S&P Global Ratings pointed RI to its ESG Credit Indicator, which for Tesla rates social risks as a neutral influence. When asked could the Xinjiang announcement potentially change the social rating, a spokesperson said: “ESG factors can impact the credit rating. Yet, it’s about the materiality and relevance of the ESG credit factor. As a principle, our latest published view is our prevailing view on the credit quality of Tesla. In other words, we will publish again when we change our view.”
Fitch said its Sustainability team does not comment on specific firms, but a spokesperson pointed to its ESG 2022 Trends Outlook, which predicts this year will be key for social issues . “You could take the view means that the ‘E’ and ‘S’ collide more notably, even for ‘green’ objective companies like Tesla,” the spokesperson said.
Looking more closely at Tesla’s ESG ratings, there is an apparent divergence in opinion from the ratings agencies on governance issues at Tesla. Sustainalytics identifies corporate and product governance, alongside human capital and business ethics, as the most material ESG issues for Tesla, while MSCI says the company is leading the industry in corporate governance and corporate behaviour.
The news of Tesla’s entry into the region came just weeks after RI reported on a collaborative investor engagement effort targeting solar companies active in the area, coordinated by the Investor Alliance for Human Rights. Its director, Anita Dorett, told RI: “It is indeed disturbing that Tesla has opened a retail presence in the Uyghur Region given credible reports of egregious human rights abuses including forced labor, illegal mass surveillance and the detention of citizens and other controversies.”
She added: “Obviously, this could pose significant reputational and financial risks for the company.”
Echoing her concern, Kristin Hull, Founder and CEO of Nia Impact Capital, told RI: “We are of course quite concerned because the primary reason US manufacturers go to China is for cheap and often unregulated or underregulated labour. We also have transparency concerns in China in general […] so we are working on that communication now.”
She explained the investor will express to Tesla concerns about transparency issues with operations in China, the history of human rights violations at Chinese factories, and ask what Tesla’s plans are to ensure that employees, or in this case possibly contract workers, are treated fairly.
Meanwhile, an industry expert, who wanted to remain anonymous, highlighted that Tesla signed the UK’s Modern Slavery Statement last June, making it “liable to any human rights issues, trafficking or forced labour in its supply chain,” the person said.
Some, however, are less concerned about Tesla’s move. Another responsible investment industry expert said: “Unless it is illegal for Tesla to sell cars in China, then logically they will be interested in continuing to develop the largest market in the world for electric vehicles […] It probably says something about the state of growth of Xinjiang that Tesla thinks there is a market to go after.”
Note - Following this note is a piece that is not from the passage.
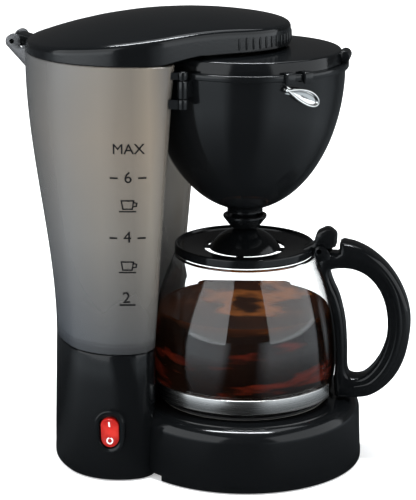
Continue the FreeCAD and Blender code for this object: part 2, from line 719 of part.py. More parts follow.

The person added that strategies to boycott, avoid or divest from certain areas “too often overlook that corporations can be a force for good in contested situations”. This is “because they are not government representatives, and economics can usually find a way to solve problems in ways that politicians cannot, for example, by making human rights standards part of their contractual arrangements with local suppliers.”
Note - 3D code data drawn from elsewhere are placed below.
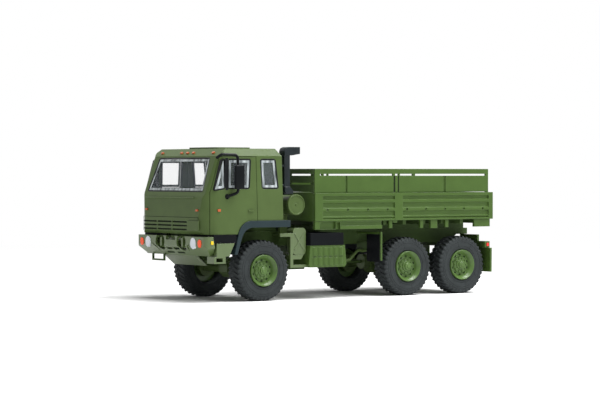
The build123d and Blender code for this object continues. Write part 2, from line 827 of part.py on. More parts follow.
bumper_corner = 1.4
bumper_end_rise = 2.0
shackle_z = bumper_top - 1.5
vent_spans = (  # x from, x to, z from, z to on the right half
    (0.35, 3.1, bumper_top - 3.55, bumper_top - 2.95),
    (0.6, 4.4, bumper_top - 4.65, bumper_top - 3.95),
)
bumper_slit = ((7.0, bumper_top - 4.4), (7.5, bumper_top - 2.6), (9.2, bumper_top - 1.8), (7.9, bumper_top - 3.2))
with BuildPart() as front_bumper:
    side_prism(bumper_outline, (-body_half_width, body_half_width))
    with BuildSketch(Plane.XY) as bumper_plan:
        with BuildLine():
            FilletPolyline(
                (body_half_width, bumper_face + 5),
                (body_half_width, bumper_face),
                (-body_half_width, bumper_face),
                (-body_half_width, bumper_face + 5),
                radius=bumper_corner,
            )
            Line((-body_half_width, bumper_face + 5), (body_half_width, bumper_face + 5))
        make_face()
    extrude(bumper_plan.sketch, amount=bumper_top + 1, mode=Mode.INTERSECT)
    front_prism(
        (
            (-body_half_width, bumper_top + 1),
            (-body_half_width, bumper_break - 0.3),
            (-body_half_width + bumper_end_rise, bumper_bottom - 0.1),
            (body_half_width - bumper_end_rise, bumper_bottom - 0.1),
            (body_half_width, bumper_break - 0.3),
            (body_half_width, bumper_top + 1),
        ),
        (bumper_face - 1, bumper_face + 6),
        Mode.INTERSECT,
    )
    side_prism(bumper_pocket, (-body_half_width + 2.7, body_half_width - 2.7), Mode.SUBTRACT)
    block((-10.4, 10.4), (bumper_face + 1.5, bumper_face + 2.0), (bumper_bottom + 1.9, bumper_top - 0.05))
    for side in (-1, 1):
        long_rod(side * shackle_x, (bumper_face - 1, bumper_face + 1.5), shackle_z, shackle_radius, Mode.SUBTRACT)
        for x_low, x_high, z_low, z_high in vent_spans:
            block((side * x_low, side * x_high), (bumper_face - 1, bumper_face + 1.5), (z_low, z_high), Mode.SUBTRACT)
        front_prism(tuple((side * x, z) for x, z in bumper_slit), (bumper_face - 1, bumper_face + 1.5), Mode.SUBTRACT)
        block((side * shackle_x - 0.35, side * shackle_x + 0.35), (bumper_face + 0.3, bumper_face + 1.5), (shackle_z - 1.2, shackle_z + 1.0))
    block((-2.2, 2.2), (bumper_face - 1, bumper_face + 1.5), (bumper_top - 1.0, bumper_top + 1), Mode.SUBTRACT)
    for side in (-1, 1):
        lamp_seat(side * headlamp_x, 1.25, 1.45, seat_gap, 1, bumper_face + lamp_depth, Mode.SUBTRACT)
        lamp_seat(side * turn_lamp_x, 0.82, 1.0, seat_gap, 1, bumper_face + lamp_depth, Mode.SUBTRACT)
save(front_bumper, "front_bumper")

# Step bar that hangs below the bumper's right half
loop_x = (-12.4, -6.4)
loop_bar = 0.45
loop_y = (front_face + 2.2, front_face + 2.2 + loop_bar)
loop_bottom = bumper_bottom - 1.7
with BuildPart() as front_step_loop:
    block(loop_x, loop_y, (loop_bottom, bumper_bottom + 0.1))
    block((loop_x[0] + loop_bar, loop_x[1] - loop_bar), (loop_y[0] - 1, loop_y[1] + 1), (loop_bottom + loop_bar, bumper_bottom + 1), Mode.SUBTRACT)
    add(front_bumper.part, mode=Mode.SUBTRACT)
save(front_step_loop, "front_step_loop")

# Yellow reflectors on the bumper's ends and on the doors' front edges
with BuildPart() as side_reflectors:
    for side in (-1, 1):
        for x, y, z, half_y, half_z in (
            (body_half_width, front_face + 2.0, bumper_top - 1.5, 0.35, 0.45),
            (cab_half_width, front_axle - 14.3, cab_sill + 6.2, 0.45, 0.3),
        ):
            span = tuple(sorted((side * (x + seat_gap), side * (x + 0.2))))
            block(span, (y - half_y, y + half_y), (z - half_z, z + half_z))
save(side_reflectors, "side_reflectors")

lamp_out = lamp_depth - seat_gap + bumper_face - front_face
with BuildPart() as headlamps:
    for side in (-1, 1):
        lamp_seat(side * headlamp_x, 1.25, 1.45, 0, lamp_out, front_face + lamp_out, Mode.ADD)
save(headlamps, "headlamps")
with BuildPart() as turn_lamps:
    for side in (-1, 1):
        lamp_seat(side * turn_lamp_x, 0.82, 1.0, 0, lamp_out, front_face + lamp_out, Mode.ADD)
save(turn_lamps, "turn_lamps")

skid_low = (front_face + 6.1, bumper_bottom - 2.7)
with BuildPart() as skid_plate:
    side_prism(
        (
            (front_face + 2.9, bumper_bottom - 0.05),
            (skid_low[0], skid_low[1]),
            (skid_low[0] + 0.5, skid_low[1] + 0.1),
            (front_face + 3.6, bumper_bottom - 0.05),
        ),
        (-7.6, 7.6),
    )
save(skid_plate, "skid_plate")

# --------------------------------------------------------------- side fittings
tank_y = (front_axle + 13.7, front_axle + 25.9)
tank_bottom = rail_bottom - 5.55
tank_flare = 0.5
bulge_count = 6
bulge_radius = 1.15
bulge_out = 0.28
tank_face = body_half_width - bulge_out
with BuildPart() as fuel_tank:
    side_prism(
        (
            (tank_y[0], tank_bottom + 0.6),
            (tank_y[0] + 0.6, tank_bottom),
            (tank_y[1] - 0.6, tank_bottom),
            (tank_y[1], tank_bottom + 0.6),
            (tank_y[1] - tank_flare, rail_bottom + 0.2),
            (tank_y[0] + tank_flare, rail_bottom + 0.2),
        ),
        (rail_outer_x + seat_gap, tank_face),
    )
    bulge_pitch = (tank_y[1] - tank_y[0] - 2.0) / bulge_count
    for index in range(bulge_count):
        bulge_y = tank_y[0] + 1.0 + (index + 0.5) * bulge_pitch
        for z_low, z_high in ((tank_bottom + 0.5, tank_bottom + 2.6), (tank_bottom + 3.0, rail_bottom - 0.3)):
            with BuildSketch(Plane.XY.offset(z_low)) as bulge:
                with Locations((tank_face + bulge_out - bulge_radius, bulge_y)):
                    RegularPolygon(bulge_radius, 12, rotation=15)
            extrude(bulge.sketch, amount=z_high - z_low)
save(fuel_tank, "fuel_tank")
with BuildPart() as battery_box:
    block((rail_outer_x + seat_gap, body_half_width - 0.2), (tank_y[0] + 0.5, tank_y[1] - 1.0), (rail_bottom + 0.22, rail_top - 0.35))
save(battery_box, "battery_box")

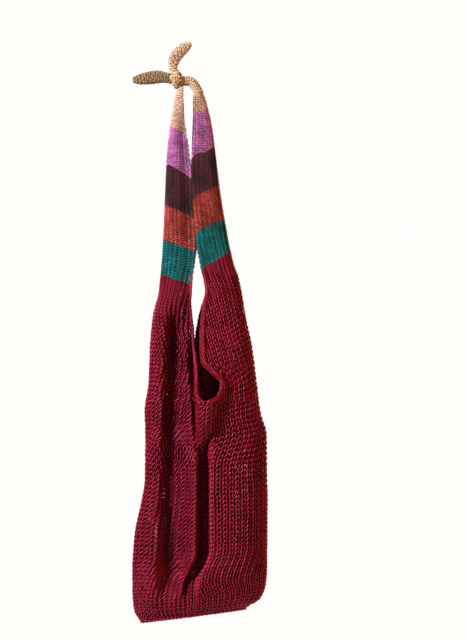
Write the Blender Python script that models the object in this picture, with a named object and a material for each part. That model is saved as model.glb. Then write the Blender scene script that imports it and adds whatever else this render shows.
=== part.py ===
"""Knitted market bag, hanging by the loop above its knotted straps.

Metres, Z up. The origin is the point under the loop where the bag hangs. X runs to the right
of someone who faces the bag's front, and the front faces -Y.

The knit is one tube. Its front and its back are each open at the neckline, so the tube parts
into a left and a right strap, and each strap is a strip curled towards the other. A place on
either half is given by two shares: across, from its front edge (0) round its outer side to its
rear edge (1), and level, from the hanging point (0) to the top of the body (1) to the hem (2).
"""

import math
from collections import namedtuple

import bmesh
import bpy
import numpy as np

# The bag
STRAP_DROP = 0.258  # from the hanging point down to the top of the body
BODY_HEIGHT = 0.472  # from there down to the lowest point of the hem
BODY_WIDTH = 0.183  # the greatest width seen from the front
BODY_DEPTH = 0.084  # the greatest depth, front to back
HEM_RISE = 0.018  # how much higher the hem ends on the right than on the left
HEM_RISE_STARTS = 1.55  # the level from which the knit slants towards the hem
KNIT_THICKNESS = 0.003  # two strands of the yarn
CLEARANCE = 0.0005  # between pieces that touch on the real bag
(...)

Meanwhile, the backlash on Tesla’s Xinjiang announcement is not the first time its ESG credentials have come under scrutiny.
In a 2021 blog about its inclusion in the S&P 500 ESG Index, despite scoring just six out of 100 on the S&P social score, Daniel Perrone wrote its inclusion was based more on its size than its sustainability performance.
And ESG research nonprofit, JUST Capital ranks the firm among the bottom 10% of all companies on ESG.
More broadly, Hull at Nia Impact Capital believes Tesla poses “more than a dilemma to ESG investors” with its apparent leadership in ‘E’ but issues in other areas such as supply chains and a lack of diversity at senior levels. “We didn’t think we’d be in such a sticky situation with what’s considered a good company,” she added.
She explained that Nia has filed shareholder resolutions at the company and attempted engagement on some of its concerns, but she does not believe the company has been particularly open to dialogue. “We see them with a lot of potential, if they get this right, they hold the keys to lead on innovation in the EV space, yet there needs to be a cultural change/shift from the business in how they approach some of these ESG issues.”
Other investors are also trying to tackle some of these thorny S and G issues.
A spokesperson for the UK Local Authority Pension Fund Forum (LAPFF) told RI that the fund has raised concerns about Tesla’s approach towards executive remuneration, as well as health and safety, and independent voices within the boardroom.
A spokesperson added: “The Forum intends to continue to raise concerns to help ensure the company is meeting the highest standards of corporate governance.”
Some investors have already bitten the bullet and ditched the company – Danish pension fund PKA dropped it in 2018 over workers’ rights and Boston Asset Management does not own Tesla as it rated it “poorly” on worker health and safety relative to its peers. Aegon pulled out last year over governance concerns, saying: “While Tesla’s business has grown and matured, its governance standards have not.”
Tesla had not responded to requests for comment at the time of publication.